Substitutes/replacements for pork in the traditional American Breakfast Food are being attempted (plant based, more turkey blend in the meats) however I do not see these items selling very well; I often see them marked down and not even selling on markdown.
Where I am going here is it is going to be impossible to get rid of pork consumption in the US with a few waives of a magic wand over a short period, unless you physically take the pork and say it can no longer be sold. There are tactics that can be tried, for instance, not serving any pork product in school lunches, to try to get kids not used to pork (similar to what has been done with soda) but it is questionable how well that would work. Perhaps prohibit purchases of pork with food stamps. I don't know. Getting rid of pork consumption will take a generation or two to happen and would have to be done slowly, so slowly nobody would notice what was going on.
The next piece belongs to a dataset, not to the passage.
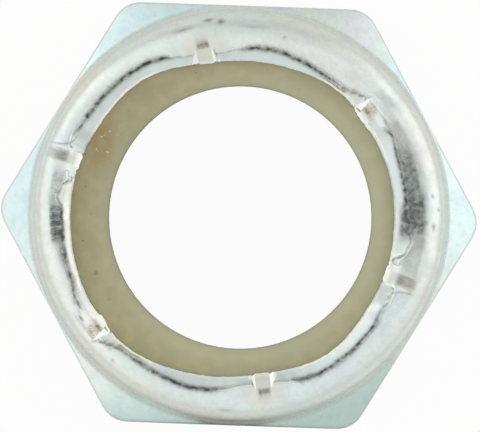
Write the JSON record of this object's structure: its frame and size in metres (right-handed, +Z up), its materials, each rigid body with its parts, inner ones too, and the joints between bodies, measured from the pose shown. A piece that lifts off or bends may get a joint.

Some states (as we see CA doing) may try to regulate pork. The irony being that regulation and the associated price hike or pork shortage hurts a significant portion of the population in the state who uses pork in their cuisine. Personally I believe the pork rule should go into effect in CA as it was voted by voters as HCal has said, because, the voters supposedly voted for it. At this point, where things are at, people will either put up with the rules or leave the state. Eventually things will be pushed too far and people will revolt against these types of rules. But by the time that happens, the supply chain will already be torn apart (pork producers leaving CA) and the problem will be very difficult and costly to repair. At this point the politicians pushing these types of thing are on thin ice because people are starting to connect the dots that it is causing a ton of inflation and now they are scared. If this case had been heard at Federal level 2 years ago, they would have thrown it out and the CA law would have been validated.
Ideas like this can work in smaller countries with small population groups who are easy to all get on the same page. It could probably work in a small US state like a VT, RI, or something too. But in a state as large and diverse as CA, this type of thing, is not practical. The progressive groups have taken an opposite approach trying to force their causes through large CA first then hoping small states and even other countries will follow since CA is so large. This seemed to be working, until it didn't (when people can no longer afford this stuff).